With a shortrange tracker embedded in one of my teeth, I couldn’t go too near those men. It’d be my luck that they’d have a receiver.

But I still had to get to the house. Still had to see how my dad was. And that left me only the option of going through the trees and walking along the shore. That should put enough distance between the tracker in my tooth and any receiver the men might have.

I drove off the highway and followed what looked to be little more than a deer track deep into the trees, until there was nothing more to see than shadows and tree trunks. After switching off the engine, I opened the door and got out. The scent of balsam and rotting leaf matter filled the air, but I could feel the closeness of the bay. The energy of it seemed to caress my skin, making it tingle.

Home, I thought, and felt a smile touch my lips.

I shoved the car keys into my pocket and walked through the tree trunks, following the faint whiff of water down to the bay’s boulder-strewn shoreline.
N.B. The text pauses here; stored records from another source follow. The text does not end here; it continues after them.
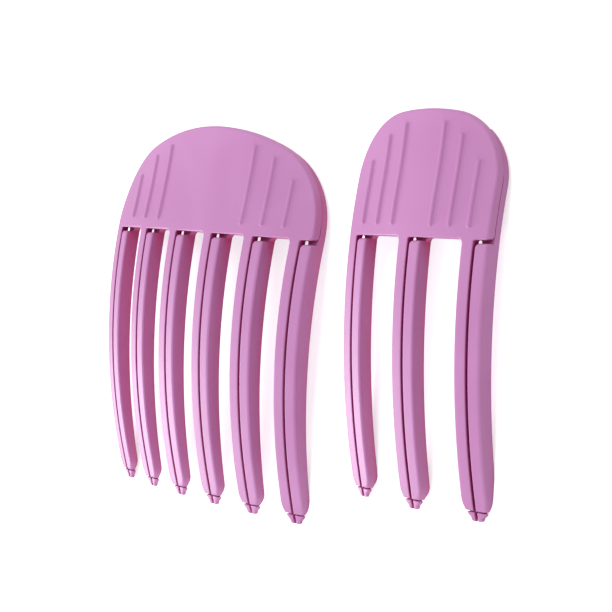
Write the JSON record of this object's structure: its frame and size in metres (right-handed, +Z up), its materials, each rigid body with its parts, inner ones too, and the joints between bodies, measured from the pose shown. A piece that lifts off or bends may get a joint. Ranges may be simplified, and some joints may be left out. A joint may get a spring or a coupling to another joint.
{
  "type": "root volumizing hair clip",
  "caption": "Comb-like hair root clips in a wide and a narrow size: nested front and rear combs with split tines, hinged behind the head on a sprung pin.",
  "frame": {"origin": "middle of both clips' footprint, on the surface that they lie on with the convex fronts up", "axes": "+Y along the tines towards the heads, +X across the tines towards the narrow clip, +Z up out of the convex fronts"},
  "size_m": [0.1336, 0.0954, 0.0121],
  "materials": {
    "clip_plastic": "satin orchid pink, moulded through",
    "pin_steel": "plain drawn steel",
    "spring_steel": "drawn spring wire"
  },
  "bodies": {
    "front_combs": {"wide_front_comb": "clip_plastic", "wide_hinge_pin": "pin_steel", "wide_torsion_spring": "spring_steel", "narrow_front_comb": "clip_plastic", "narrow_hinge_pin": "pin_steel", "narrow_torsion_spring": "spring_steel"},
    "wide_rear": {"wide_rear_comb": "clip_plastic"},
    "narrow_rear": {"narrow_rear_comb": "clip_plastic"}
  },
  "joints": [
    {"name": "wide_comb_hinge", "type": "hinge", "parent": "front_combs", "child": "wide_rear", "pos_m": [-0.02758, 0.0401, 0.00398], "axis": [1, 0, 0], "range_deg": [0, 20], "stiffness_Nm_per_rad": 0.02, "springref_deg": -28.65, "deforming": ["wide_torsion_spring"]},
    {"name": "narrow_comb_hinge", "type": "hinge", "parent": "front_combs", "child": "narrow_rear", "pos_m": [0.04493, 0.04376, 0.0027], "axis": [0.9998, 0.0175, 0], "range_deg": [0, 20], "stiffness_Nm_per_rad": 0.012, "springref_deg": -28.65, "deforming": ["narrow_torsion_spring"]}
  ]
}
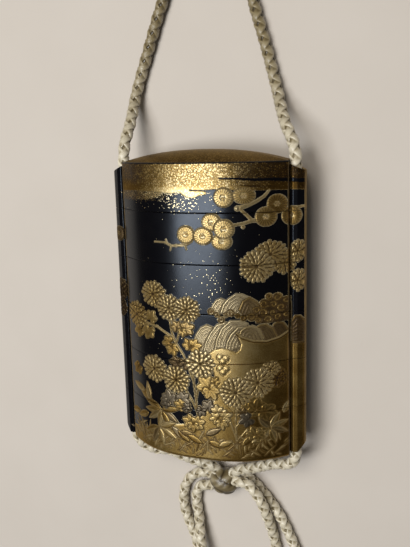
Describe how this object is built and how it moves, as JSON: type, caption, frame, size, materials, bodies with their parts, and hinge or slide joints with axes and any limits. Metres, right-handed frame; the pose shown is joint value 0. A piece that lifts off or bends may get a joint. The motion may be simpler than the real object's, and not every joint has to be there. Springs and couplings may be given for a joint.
{
  "type": "inro case",
  "caption": "Lacquered inro: flattened oval case of stacked tiers under a lid, with raised gold flowers, pine and waves, cord runners, a silk cord and a bow.",
  "frame": {"origin": "on the surface the case lies on, under the middle of the case without its cord", "axes": "+X to the right across the case seen from the front, +Y up the case towards its lid, +Z out of the front face; the case lies on its back"},
  "size_m": [0.0588, 0.2189, 0.0264],
  "materials": {
    "lacquer": "polished black lacquer with sprinkled gold and raised gold ornament",
    "silk_cord": "plaited beige silk"
  },
  "bodies": {
    "root": {"lid": "lacquer", "case_1": "lacquer", "case_2": "lacquer", "case_3": "lacquer", "case_4": "lacquer", "case_5": "lacquer", "cord": "silk_cord", "bow_loop_left": "silk_cord", "bow_loop_right": "silk_cord", "knot": "silk_cord"}
  },
  "joints": []
}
I had no real memories of Loch Ness. I might have been born in its dark, murky waters, but Dad and I had moved here when I was barely six years old. This was the home of my heart. It was here I’d been raised, here I’d learned how to swim and dive, to hunt and fish, and to be all that a sea dragon could be. All under my dad’s watchful gaze and tutelage.

The image of him sitting on a chair, casually drinking a beer as the moonlight played through his blond hair, had tears stinging my eyes. Damn it, I missed him. Missed him so much my heart seemed to ache under the weight of it.

And suddenly I was running up the beach. Waves lapped at my toes, tingling touches of power that seemed filled with welcoming. But I no time to stop and play, because time was running out for my dad.

Our old log home, with its sharply angled green-iron roof and vast array of windows came into view. Despite the urgency hammering at my soul, I slowed. There was no sign of movement near the house, and no sound to be heard other than the whisper of water across stone and sand. There was no sign that anyone had been near the place for months, but that didn’t mean there wasn’t.

I jogged into the shadows offered by the pines, spruces, and cedars that formed a U-shaped windbreak around our house, and slowed as I neared one of the side windows. With every sense alert to catch any sound or movement, I crept forward and peered past the sill. The living room was filled with sunshine, and dust lay thick on the coffee table and along the top of the old leather sofas. Dad had never been the world’s best housekeeper, but even he wouldn’t let the dust get this thick.

Frowning, trying to ignore the fear beginning to clog my throat, I ducked past the window and moved to the back door. Again, no one appeared to be near. After another quick look around, I slipped my hand past the potted remains of a sorry-looking raspberry bush and lightly dug at the soil. My fingers touched metal and relief slithered through me. At least some things hadn’t changed.